#' @include readGenalex.R
# For collation, load after the above
NULL
#' Check for potential null (non-amplifying) alleles
#'
#' Check genotypes against a set of reference genotypes and look for
#' loci that differ in a way consistent with the occurrence of a null
#' allele, that is, heterozygous in the reference and homozygous matching
#' one of the alleles in the heterozygous reference. A report of genotypes
#' with potential null is generated, unless \code{quiet = TRUE}, and
#' a matrix is returned indicating the positions of potential null alleles
#' within the check genotypes. The configuration of this matrix depends
#' on the \code{mode} argument.
#'
#' @note The reference genotypes are assumed to be genotyped correctly,
#' without null alleles of their own. The check for null alleles is
#' only as complete as the set of reference genotypes.
#'
#' @note Only genotypes with ploidy of 2 are currently supported.
#'
#' @param ref Object of class \code{genalex} containing reference
#' genotypes
#'
#' @param check Object of class \code{genalex} containing genotypes to
#' check against \code{ref} for possible null alleles
#'
#' @param mode \code{"locus"} or \code{"column"}. Determines
#' containing a potential null allele is indicated in the second
#' index of each element of the return value.

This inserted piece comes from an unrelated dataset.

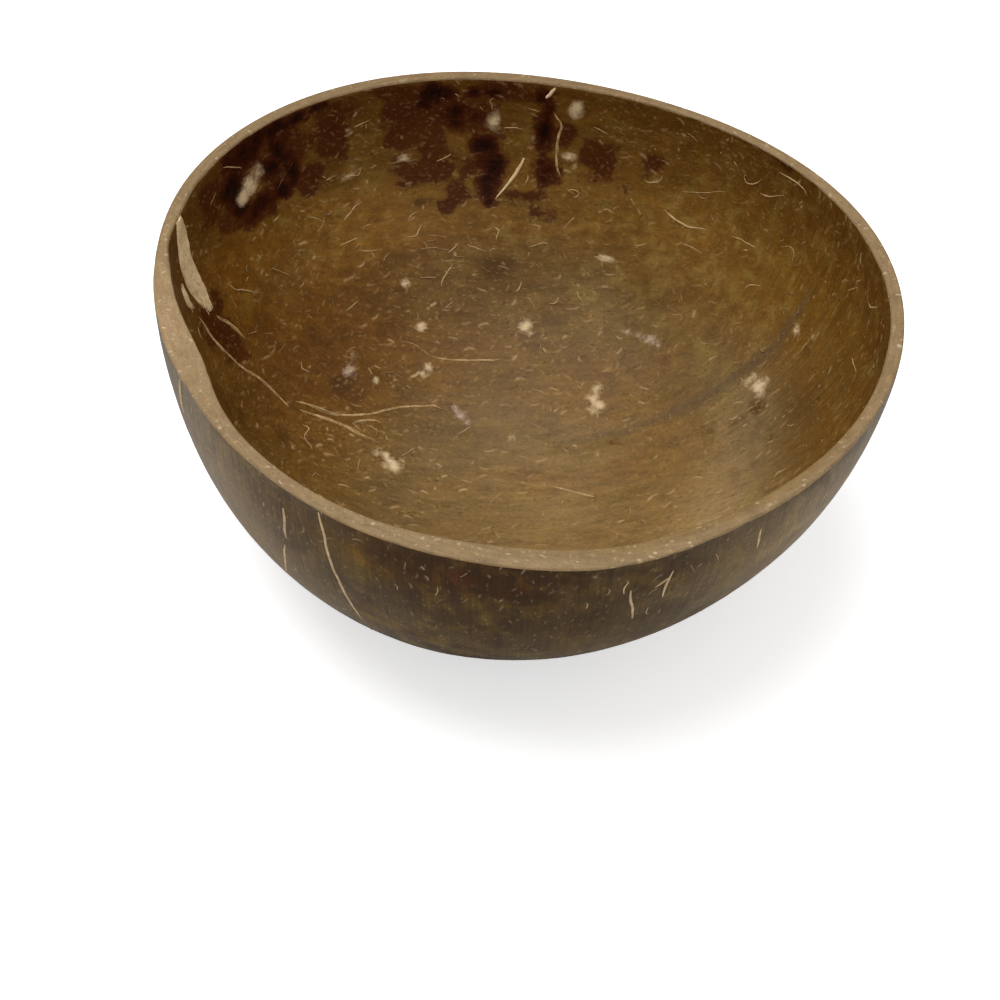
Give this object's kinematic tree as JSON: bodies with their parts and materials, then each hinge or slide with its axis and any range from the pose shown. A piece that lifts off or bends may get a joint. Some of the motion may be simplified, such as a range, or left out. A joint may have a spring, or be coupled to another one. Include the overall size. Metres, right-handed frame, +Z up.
{
  "type": "coconut shell bowl",
  "caption": "Half of a coconut's hard shell as a round bowl, ground flat at the rim and underneath, with husk fibres grown into its wall.",
  "frame": {"origin": "middle of the bowl's outline on the plane that its ground underside rests on", "axes": "+Z up, out of the mouth; +X along the rim's longer way, to the right in the picture; +Y to the back"},
  "size_m": [0.1394, 0.138, 0.059],
  "materials": {
    "shell": "hard coconut shell, fibrous olive brown inside, dark brown and finely grained outside, oiled to a soft gloss",
    "husk": "pale dry husk fibre, matte",
    "thread": "tan husk thread under the same oil as the shell",
    "bristle": "pale husk bristle ground level with the outside"
  },
  "bodies": {
    "root": {"shell": "shell", "seam_strip": "husk", "seam_shred": "husk", "back_spike": "husk", "seam_thread": "thread", "seam_upper_thread": "thread", "seam_tail_thread": "thread", "floor_thread": "thread", "back_floor_thread": "thread", "back_rim_thread": "thread", "back_seam_thread": "thread", "right_thread": "thread", "front_floor_thread": "thread", "ridge_bristle": "bristle", "left_bristle": "bristle", "left_lower_bristle": "bristle", "front_bristle": "bristle", "forked_bristle": "bristle", "lower_bristle": "bristle", "right_bristle": "bristle"}
  },
  "joints": []
}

If \code{"locus"},
#' the value is the locus index, starting from \code{1}.
#' If \code{"column"}, then the value is the column index within
#' the class \code{genalex} data frame.
#'
#' @param quiet Logical. If \code{FALSE}, then messages
#' are printed during the check for null alleles in
#' \code{check}, and the matrix of potential null allele
#' positions is returned invisibly. If \code{TRUE}, then no
#' messages or genotypes are printed, and the matrix of
#' potential null allele positions is returned visibly.
#'
#' @param sep Separator between loci in output, passed to
#' \code{\link{printGenotype}}
#'
#' @param \dots Additional parameters passed to \code{\link{printGenotype}}
#'
#' @return A matrix referencing positions within \code{check} that contain
#' potential, with its specific format dependent upon the value of
#' \code{mode}:
#' \itemize{
#' \item \code{"locus"}: a logical matrix having dimensions
#' \code{(attr(check,"n.samples"),attr(check,"n.loci"))}
#' and dimnames
#' \code{list(check[,1],attr(check,"locus.names"))} with
#' \code{TRUE} for each locus in \code{check} that might
#' contain a potential null allele
#' \item \code{"column"}: an integer matrix having dimensions
#' \code{dim(check)} and dimnames \code{dimnames(check))}
#' with nonzero values for each position within \code{check}
#' that might contain a potential null allele
#' }
#' If \code{quiet = FALSE}, this value is returned invisibly.
#'
#' If \code{quiet = FALSE} (the default), output is also written in the
#' form of two messages indicating the number of reference and check
#' genotypes, as well as a listing of specific check and matching reference
#' genotypes with the loci containing the potential null alleles called out.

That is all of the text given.